而且根据前面对MPI的测试,发现系统配置应该是没有问题的。所以,我感觉是代码哪里逻辑存在问题,之后再熟悉一下代码,看看能不能改过来。
当然我还有一个想法,decomposeParDict的设置其实是有一些rules的,不是想这么切就这么切的,毕竟并行之间应该是要交换信息的。要考虑分布板那一块的不同。所以之后也会尝试不同的切割方法。
然后在cfdonline发布了一个问题,不知道有没有回我嘤嘤嘤
又找到了一个可能的原因:
MPI job won't work on multiple hosts - Bug Reports - Palabos Forum
在这里面说到了一个类似的问题,好像是代码里面有个bug,
The temporary variable with red color, which would be sent as the sizes of dynamic data to other process, can be rewriten by other program before it is send. Thus caused that the data size other process received was the modified wrong number.
然后解决方案是:
So if we replace the temporary variable above (red one) with a global variable or something lives longer than the sending time, it would fix this problem.

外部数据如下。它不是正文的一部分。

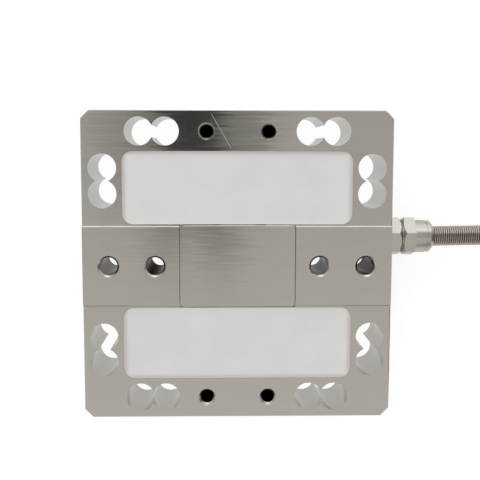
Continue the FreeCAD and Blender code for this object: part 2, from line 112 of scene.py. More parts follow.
def coil_point(turns):
    """The place on the coil after this many clockwise turns from the side nearest +Y."""
    turns_per_row = coil_turns / coil_rows
    phase = (turns / turns_per_row) % 2
    radius = coil_outer - coil_spread * (phase if phase < 1 else 2 - phase)
    radius /= math.cos(math.pi / points_per_turn)
    height = coil_top
    for change in range(1, coil_rows):
        height -= coil_pitch * smooth((turns - change * turns_per_row + row_change) / (2 * row_change))
    angle = math.pi / 2 - 2 * math.pi * turns
    return (coil_middle.x + radius * math.cos(angle), coil_middle.y + radius * math.sin(angle), height)


tail_y = coil_middle.y - coil_outer
tail_points = [(0.1650, tail_y, 0.0035), (0.1560, tail_y, 0.00415), (0.1465, tail_y, 0.00483)]
route = list(straight_points)
for count in range(1, int(coil_turns * points_per_turn) + 1):
    route.append(coil_point(count / points_per_turn))
route += tail_points
print("cable points:", len(route))

# %% [markdown]
# A jacket comes round out of its nozzle, so one circle swept along the route is all it needs. A chain of
# straight tubes would show a joint at every bend. The spline keeps its end points: it starts inside the
# block and ends in the boot of the plug.

# %% The cable as one round spline
cable_curve = bpy.data.curves.new("cable", "CURVE")
cable_curve.dimensions = "3D"
spline = cable_curve.splines.new("NURBS")
spline.points.add(len(route) - 1)
for point, place in zip(spline.points, route):
    point.co = (*place, 1.0)
spline.order_u = 3
spline.use_endpoint_u = True
cable_curve.resolution_u = 4
cable_curve.bevel_depth = cable_diameter / 2
cable_curve.bevel_resolution = 5
cable_curve.use_fill_caps = True
cable = bpy.data.objects.new("cable", cable_curve)
bpy.context.scene.collection.objects.link(cable)
print("cable made, diameter", round(cable_diameter / MM, 2), "mm")

# %% [markdown]
# A finish is a small net of nodes. Pictures of real steel could be wrapped round the model, but they blur
# when one comes close and need files. Patterns that are worked out stay sharp at every distance.
# One small function adds a node with its settings and links. Another turns a colour, written as on a paint
# card, into the linear light that a renderer works in.

# %% Helpers for finishes
def linear(code):
    """An sRGB hex colour as linear RGBA."""
    parts = [int(code[k:k + 2], 16) / 255 for k in (0, 2, 4)]
    return tuple(p / 12.92 if p <= 0.04045 else ((p + 0.055) / 1.055) ** 2.4 for p in parts) + (1.0,)


def add(tree, kind, inputs=None, **settings):
    """Adds a node, sets its settings, and fills its inputs with values or links."""
    node = tree.nodes.new(kind)
    for name, value in settings.items():
        setattr(node, name, value)
    for name, value in (inputs or {}).items():
        if isinstance(value, bpy.types.NodeSocket):
            tree.links.new(value, node.inputs[name])
        else:
            node.inputs[name].default_value = value
    return node


def start_material(name):
    """A new material with its shader, and the place on the piece in millimetres."""
    material = bpy.data.materials.new(name)
    material.use_nodes = True
    tree = material.node_tree
    place = add(tree, "ShaderNodeTexCoord").outputs["Object"]
    in_mm = add(tree, "ShaderNodeVectorMath", {0: place, "Scale": 1 / MM}, operation="SCALE").outputs[0]
    return material, tree, tree.nodes["Principled BSDF"], in_mm


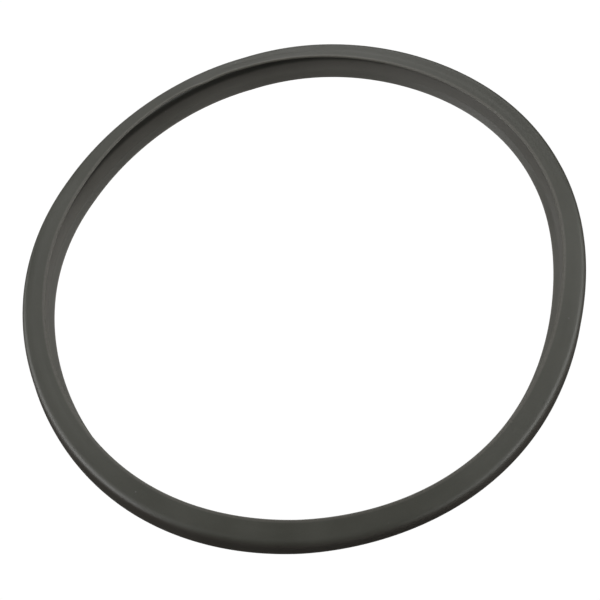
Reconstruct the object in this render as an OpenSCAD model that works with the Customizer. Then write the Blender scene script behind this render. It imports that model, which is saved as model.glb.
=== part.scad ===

fortran - MPI_Cart_create error - Stack Overflow
又看到一个和MPI和MPICH的关系友观
又遇到问题:
并行计算收敛和串行差好多。暂时不知道咋整。
换一个简单的案例,分5块并行是能跑起来的。或许跟网格划分真的有关系。我在想是不是要在规则的面上切割。
解决了:
我在想,如果不是MPI_Sendrecv出问题,那真的是信息那一部分有问题。结果发现真的是,往前面读代码,分清它的错误来源。感觉是mapping出了错,接着就发现原来是在boundbox就已经出错了。
因为从checkMesh里面读的语句是流体网格的范围,但是其实应该要考虑颗粒网格的范围。因此编译到这一步的时候,要手动修改成颗粒网格范围,而且每个processor直接是要完全衔接那种,不能重合啥的。
其实就是分割进程的时候就出问题了。